This summer, our HIVES Co-founders will each be teaching a section of IAH 207 (Literatures, Cultures, Identities). Each class will weave disability studies into its interdisciplinary offerings. In the first half of the summer, Jessica will be teaching IAH 207 Section 792: (un)Natural Disasters and in the second half of the summer, Michael will be teaching IAH 207 Section 791: Anxieties of the Mutant Future. The posters are included here for MSU students who might be interested in being a part of these classes!
[Image description for attached poster: Above and below the course description are photos of natural and/or unnatural disasters. There’s lightning striking a city scape at night, there’s a garbage dump with a lush forest behind it, there’s an oil barge, there’s a forest fire, and there’s smoke billowing from a factory.]
Course Description:
(un)Natural Disasters
IAH 207 Section 792
What is (un)natural about a hurricane? Its causes? Its impacts?
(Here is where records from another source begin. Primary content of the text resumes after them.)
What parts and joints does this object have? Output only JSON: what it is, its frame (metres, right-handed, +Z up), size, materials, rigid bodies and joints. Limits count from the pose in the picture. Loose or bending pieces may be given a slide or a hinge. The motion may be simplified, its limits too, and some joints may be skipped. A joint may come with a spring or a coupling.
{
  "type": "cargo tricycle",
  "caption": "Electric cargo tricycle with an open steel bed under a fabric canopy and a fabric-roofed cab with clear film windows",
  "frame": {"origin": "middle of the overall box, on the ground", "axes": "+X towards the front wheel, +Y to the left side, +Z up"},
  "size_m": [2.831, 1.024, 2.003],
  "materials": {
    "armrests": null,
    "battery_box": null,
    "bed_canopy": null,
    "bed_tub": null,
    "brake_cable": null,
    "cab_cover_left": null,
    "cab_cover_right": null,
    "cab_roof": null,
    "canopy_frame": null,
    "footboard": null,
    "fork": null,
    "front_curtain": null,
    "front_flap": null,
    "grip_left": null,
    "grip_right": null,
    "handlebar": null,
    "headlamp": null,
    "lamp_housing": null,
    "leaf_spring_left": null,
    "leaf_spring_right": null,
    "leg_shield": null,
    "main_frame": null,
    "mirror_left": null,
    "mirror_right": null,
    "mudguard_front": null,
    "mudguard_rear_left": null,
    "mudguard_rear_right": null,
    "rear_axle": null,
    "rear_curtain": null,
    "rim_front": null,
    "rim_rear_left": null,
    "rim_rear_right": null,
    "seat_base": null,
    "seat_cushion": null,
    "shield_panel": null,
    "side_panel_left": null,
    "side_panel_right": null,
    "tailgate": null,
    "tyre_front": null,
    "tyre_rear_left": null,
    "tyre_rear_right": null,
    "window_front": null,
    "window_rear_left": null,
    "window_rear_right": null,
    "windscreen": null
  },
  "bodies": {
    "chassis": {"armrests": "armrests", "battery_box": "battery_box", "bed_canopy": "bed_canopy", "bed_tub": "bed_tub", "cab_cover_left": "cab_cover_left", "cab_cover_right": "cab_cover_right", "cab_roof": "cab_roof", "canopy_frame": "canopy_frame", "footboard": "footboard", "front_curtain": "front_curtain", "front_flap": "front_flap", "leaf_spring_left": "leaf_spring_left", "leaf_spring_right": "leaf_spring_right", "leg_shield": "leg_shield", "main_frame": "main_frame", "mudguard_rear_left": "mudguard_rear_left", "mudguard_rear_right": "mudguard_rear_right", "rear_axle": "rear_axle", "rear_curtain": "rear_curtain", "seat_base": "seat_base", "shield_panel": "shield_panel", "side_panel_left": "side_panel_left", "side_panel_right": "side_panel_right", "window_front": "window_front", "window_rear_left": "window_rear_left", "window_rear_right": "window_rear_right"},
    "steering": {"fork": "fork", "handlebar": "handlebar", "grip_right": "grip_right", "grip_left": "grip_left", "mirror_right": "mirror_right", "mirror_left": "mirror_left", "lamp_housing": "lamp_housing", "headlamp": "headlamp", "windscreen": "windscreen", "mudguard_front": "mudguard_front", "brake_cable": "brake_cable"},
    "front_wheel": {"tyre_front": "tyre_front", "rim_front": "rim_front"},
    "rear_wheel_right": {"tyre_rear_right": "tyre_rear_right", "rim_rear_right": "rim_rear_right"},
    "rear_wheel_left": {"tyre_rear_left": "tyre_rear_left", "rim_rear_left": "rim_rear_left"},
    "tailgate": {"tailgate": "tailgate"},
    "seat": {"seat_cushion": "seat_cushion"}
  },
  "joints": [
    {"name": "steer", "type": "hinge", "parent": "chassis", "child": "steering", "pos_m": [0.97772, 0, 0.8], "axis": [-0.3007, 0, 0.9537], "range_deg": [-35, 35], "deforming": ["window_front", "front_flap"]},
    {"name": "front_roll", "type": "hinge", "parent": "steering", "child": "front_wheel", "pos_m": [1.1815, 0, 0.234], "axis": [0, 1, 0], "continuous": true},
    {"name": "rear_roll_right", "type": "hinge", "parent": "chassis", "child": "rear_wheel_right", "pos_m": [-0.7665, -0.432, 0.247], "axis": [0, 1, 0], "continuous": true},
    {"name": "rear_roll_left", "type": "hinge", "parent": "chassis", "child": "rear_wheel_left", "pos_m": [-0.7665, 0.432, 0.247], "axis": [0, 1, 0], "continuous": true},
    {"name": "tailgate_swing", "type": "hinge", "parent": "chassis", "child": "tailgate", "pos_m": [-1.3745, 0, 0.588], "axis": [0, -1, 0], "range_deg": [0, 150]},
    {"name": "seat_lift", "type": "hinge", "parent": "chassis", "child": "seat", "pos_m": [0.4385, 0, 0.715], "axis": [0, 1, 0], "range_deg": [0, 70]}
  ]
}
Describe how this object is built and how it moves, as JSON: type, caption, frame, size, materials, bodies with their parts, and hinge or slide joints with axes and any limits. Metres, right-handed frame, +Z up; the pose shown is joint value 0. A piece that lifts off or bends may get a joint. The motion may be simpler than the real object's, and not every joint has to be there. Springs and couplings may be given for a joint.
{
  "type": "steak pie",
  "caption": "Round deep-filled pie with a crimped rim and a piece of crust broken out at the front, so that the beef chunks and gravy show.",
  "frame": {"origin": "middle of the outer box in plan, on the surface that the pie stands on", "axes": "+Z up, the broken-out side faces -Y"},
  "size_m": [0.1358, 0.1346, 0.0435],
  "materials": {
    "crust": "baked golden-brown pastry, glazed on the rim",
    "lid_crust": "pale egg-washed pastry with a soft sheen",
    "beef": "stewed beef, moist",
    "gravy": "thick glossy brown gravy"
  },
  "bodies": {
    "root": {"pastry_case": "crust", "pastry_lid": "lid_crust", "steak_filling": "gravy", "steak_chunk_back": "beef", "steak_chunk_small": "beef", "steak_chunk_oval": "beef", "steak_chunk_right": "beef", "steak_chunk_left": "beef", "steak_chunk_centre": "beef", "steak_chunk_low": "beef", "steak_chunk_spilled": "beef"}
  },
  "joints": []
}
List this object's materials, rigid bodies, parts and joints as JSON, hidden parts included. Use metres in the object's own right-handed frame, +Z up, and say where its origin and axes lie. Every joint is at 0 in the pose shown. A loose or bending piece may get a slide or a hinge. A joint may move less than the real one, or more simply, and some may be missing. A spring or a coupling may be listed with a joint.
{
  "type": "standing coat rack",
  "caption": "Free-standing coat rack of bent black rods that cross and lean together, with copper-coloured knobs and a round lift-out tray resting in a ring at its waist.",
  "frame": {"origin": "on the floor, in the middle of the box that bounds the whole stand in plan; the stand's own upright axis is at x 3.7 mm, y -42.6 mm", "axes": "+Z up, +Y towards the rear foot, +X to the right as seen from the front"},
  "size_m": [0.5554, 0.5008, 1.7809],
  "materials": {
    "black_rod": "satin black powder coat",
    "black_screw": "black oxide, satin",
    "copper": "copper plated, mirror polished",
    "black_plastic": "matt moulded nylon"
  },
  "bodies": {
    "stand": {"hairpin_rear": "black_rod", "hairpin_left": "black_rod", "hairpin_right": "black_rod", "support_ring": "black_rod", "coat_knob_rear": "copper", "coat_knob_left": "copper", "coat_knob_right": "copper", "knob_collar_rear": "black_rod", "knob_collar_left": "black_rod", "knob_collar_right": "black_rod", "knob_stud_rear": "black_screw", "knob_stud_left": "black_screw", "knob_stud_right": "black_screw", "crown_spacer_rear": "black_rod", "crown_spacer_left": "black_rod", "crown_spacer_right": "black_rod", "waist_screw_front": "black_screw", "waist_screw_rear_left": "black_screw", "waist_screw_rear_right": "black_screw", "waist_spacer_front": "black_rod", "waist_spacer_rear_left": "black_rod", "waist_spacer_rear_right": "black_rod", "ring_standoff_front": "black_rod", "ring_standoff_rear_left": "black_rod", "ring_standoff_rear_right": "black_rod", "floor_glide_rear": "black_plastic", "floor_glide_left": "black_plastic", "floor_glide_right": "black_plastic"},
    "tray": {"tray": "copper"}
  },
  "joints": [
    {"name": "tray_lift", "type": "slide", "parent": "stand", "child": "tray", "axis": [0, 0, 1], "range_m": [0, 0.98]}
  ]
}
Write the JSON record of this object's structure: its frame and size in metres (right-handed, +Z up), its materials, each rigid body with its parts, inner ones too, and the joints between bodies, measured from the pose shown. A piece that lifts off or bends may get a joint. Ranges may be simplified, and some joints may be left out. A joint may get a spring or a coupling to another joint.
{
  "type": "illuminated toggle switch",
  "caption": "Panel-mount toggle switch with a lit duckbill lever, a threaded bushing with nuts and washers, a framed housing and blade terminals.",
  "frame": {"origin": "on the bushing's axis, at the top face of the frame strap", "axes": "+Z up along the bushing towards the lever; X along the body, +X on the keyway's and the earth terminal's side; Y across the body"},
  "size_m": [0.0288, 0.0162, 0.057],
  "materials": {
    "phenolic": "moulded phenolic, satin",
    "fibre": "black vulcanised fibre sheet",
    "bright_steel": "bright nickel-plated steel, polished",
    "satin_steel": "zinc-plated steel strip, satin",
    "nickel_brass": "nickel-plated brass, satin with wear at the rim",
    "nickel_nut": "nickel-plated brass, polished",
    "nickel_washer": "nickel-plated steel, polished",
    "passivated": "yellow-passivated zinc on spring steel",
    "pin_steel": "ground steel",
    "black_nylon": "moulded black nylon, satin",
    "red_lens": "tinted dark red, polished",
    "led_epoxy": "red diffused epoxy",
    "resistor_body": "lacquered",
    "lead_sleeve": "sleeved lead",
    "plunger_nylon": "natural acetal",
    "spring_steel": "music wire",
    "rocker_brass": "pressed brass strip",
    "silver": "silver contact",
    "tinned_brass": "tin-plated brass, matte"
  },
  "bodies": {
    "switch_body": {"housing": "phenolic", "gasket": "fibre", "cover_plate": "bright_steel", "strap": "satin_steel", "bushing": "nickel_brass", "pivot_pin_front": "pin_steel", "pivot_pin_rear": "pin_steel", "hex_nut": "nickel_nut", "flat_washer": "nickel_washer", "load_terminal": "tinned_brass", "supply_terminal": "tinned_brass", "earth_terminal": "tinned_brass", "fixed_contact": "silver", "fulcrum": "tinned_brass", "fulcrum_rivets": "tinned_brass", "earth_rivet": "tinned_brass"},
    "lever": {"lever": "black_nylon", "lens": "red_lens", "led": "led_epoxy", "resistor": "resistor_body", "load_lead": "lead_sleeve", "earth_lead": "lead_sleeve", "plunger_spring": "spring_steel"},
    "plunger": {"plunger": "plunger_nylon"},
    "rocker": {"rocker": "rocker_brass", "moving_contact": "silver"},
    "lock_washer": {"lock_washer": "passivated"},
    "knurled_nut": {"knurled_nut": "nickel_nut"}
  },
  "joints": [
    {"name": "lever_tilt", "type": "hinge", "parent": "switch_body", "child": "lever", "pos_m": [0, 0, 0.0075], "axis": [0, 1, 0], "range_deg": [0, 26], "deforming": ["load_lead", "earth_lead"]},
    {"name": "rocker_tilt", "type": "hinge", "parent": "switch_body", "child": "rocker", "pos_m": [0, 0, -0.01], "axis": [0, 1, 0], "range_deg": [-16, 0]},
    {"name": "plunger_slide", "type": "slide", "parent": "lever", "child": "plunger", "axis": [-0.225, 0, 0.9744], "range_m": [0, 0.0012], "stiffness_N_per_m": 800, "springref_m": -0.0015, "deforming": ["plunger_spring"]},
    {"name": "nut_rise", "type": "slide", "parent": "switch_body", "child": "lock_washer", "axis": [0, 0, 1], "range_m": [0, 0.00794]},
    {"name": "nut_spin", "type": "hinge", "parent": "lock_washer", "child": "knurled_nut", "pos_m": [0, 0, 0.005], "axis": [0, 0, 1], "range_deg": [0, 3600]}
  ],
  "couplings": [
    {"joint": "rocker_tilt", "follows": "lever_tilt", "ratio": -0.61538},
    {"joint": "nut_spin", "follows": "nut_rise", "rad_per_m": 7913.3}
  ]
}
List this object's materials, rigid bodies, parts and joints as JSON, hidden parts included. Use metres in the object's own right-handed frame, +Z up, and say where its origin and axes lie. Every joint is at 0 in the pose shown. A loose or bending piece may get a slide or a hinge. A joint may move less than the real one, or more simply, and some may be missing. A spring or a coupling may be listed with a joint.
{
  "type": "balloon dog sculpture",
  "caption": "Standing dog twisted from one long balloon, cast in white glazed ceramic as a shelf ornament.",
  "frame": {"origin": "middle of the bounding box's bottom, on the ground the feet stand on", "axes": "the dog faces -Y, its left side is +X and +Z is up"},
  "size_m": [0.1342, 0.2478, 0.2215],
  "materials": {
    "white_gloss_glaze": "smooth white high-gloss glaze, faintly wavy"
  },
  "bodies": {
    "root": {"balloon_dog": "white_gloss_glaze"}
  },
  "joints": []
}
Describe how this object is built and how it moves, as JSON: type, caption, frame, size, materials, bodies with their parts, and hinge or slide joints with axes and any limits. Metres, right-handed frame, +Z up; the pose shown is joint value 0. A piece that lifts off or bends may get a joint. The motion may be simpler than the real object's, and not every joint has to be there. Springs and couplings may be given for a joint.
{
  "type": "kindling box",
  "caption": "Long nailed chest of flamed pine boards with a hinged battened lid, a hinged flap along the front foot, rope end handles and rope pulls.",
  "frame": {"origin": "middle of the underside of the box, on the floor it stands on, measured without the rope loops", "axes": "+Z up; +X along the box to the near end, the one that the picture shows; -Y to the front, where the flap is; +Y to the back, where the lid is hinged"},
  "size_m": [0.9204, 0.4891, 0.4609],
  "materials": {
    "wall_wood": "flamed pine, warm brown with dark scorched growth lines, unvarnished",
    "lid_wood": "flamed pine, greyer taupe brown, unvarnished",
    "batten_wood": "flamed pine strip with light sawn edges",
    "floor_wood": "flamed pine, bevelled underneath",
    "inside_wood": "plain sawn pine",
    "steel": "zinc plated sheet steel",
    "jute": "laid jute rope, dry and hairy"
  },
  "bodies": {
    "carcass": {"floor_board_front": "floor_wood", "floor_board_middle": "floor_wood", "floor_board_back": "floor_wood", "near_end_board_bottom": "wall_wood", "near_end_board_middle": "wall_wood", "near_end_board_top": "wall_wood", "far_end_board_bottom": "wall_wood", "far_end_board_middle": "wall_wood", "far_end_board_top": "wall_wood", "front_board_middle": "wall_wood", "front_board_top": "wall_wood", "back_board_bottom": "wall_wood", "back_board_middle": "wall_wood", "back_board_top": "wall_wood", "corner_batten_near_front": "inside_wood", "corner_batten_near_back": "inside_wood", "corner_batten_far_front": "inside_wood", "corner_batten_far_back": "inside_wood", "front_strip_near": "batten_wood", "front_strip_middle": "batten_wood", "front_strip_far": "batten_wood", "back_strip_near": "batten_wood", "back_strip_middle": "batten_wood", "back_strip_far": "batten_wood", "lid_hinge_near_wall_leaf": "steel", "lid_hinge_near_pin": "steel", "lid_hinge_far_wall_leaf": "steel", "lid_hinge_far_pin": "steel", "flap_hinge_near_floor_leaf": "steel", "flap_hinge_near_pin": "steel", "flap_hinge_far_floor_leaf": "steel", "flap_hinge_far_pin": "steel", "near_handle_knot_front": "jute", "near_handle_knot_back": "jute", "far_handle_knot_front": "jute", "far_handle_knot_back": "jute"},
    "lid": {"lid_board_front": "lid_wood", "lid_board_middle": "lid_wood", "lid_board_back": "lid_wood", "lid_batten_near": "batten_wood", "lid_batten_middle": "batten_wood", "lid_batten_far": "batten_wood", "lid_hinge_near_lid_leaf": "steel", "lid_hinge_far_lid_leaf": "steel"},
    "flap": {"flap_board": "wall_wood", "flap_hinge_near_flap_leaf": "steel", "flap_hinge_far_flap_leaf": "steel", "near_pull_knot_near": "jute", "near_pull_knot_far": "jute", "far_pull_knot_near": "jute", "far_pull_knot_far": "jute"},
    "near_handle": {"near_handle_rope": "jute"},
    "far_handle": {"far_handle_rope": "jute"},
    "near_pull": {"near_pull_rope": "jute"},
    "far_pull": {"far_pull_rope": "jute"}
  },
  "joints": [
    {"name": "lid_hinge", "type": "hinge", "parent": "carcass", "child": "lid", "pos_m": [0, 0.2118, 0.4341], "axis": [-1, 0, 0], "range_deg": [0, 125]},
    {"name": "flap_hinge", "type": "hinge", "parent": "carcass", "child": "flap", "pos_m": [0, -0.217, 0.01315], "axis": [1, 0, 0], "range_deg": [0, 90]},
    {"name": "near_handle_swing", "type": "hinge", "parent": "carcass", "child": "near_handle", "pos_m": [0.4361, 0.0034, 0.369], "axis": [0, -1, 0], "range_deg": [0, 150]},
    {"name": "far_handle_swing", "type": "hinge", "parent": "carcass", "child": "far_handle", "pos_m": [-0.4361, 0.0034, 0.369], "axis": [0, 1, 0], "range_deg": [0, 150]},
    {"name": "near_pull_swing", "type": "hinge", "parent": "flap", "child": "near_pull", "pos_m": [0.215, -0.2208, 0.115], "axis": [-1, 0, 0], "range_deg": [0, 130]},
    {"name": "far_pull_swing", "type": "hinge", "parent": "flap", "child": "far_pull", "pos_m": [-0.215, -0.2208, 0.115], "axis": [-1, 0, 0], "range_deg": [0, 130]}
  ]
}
This class questions the complexity of what “nature” means conceptually and how it’s mobilized in social and cultural contexts. Throughout the course, we will reflect on disaster movies, literature, current events, and cultural theory to sift through multiple, conflicting definitions of nature. These complexities, in turn, will be used to question how concepts such as race, sex, gender, and ability have been shaped in American culture through their relationships to the natural. In this course, we will consider who has been labeled “natural” or “unnatural” at different points in the history of the Americas, and we will analyze the consequences of these categories. Finally, we will connect so-called natural disasters to their sometimes-human origins and their disproportionate impacts. By the end of the course, you will be prepared to articulate the ways in which cultural practices around nature change climates: both political and meteorological.
[Image description for attached poster: The background of the poster shows a black-and-white photograph of a nuclear explosion, showing a characteristic mushroom-shaped cloud. In the bottom panel of the image are four wedges of images, each showing a different form of bug-eyed monster. Some sport tentacles, others have articulable lizard-like legs]
Course Description:
Anxieties of the Mutant Future
IAH 207 Section 791
What is the deep cultural significance of bug-eyed monsters? Invading aliens? Uncontrollable mutants?
To answer these questions and more, we will turn to the flashy covers and crumbling pages of US pulp fiction. When stories are pumped out en masse for quick sale, they rely on easy metaphors, enough surprise to shock without scaring away too many people, and relevance to the latest news stories and trends. In this course, we will follow the rise of atomic power from the end of the Roaring Twenties into the second World War through the predictive and reflective genre of the science fiction pulp magazine. Reading between their lurid covers and among their questionable advertisements, we will analyze fictions and speculations of the time, decoding scientific, racial, and cultural anxieties of the 30s, 40s, and 50s.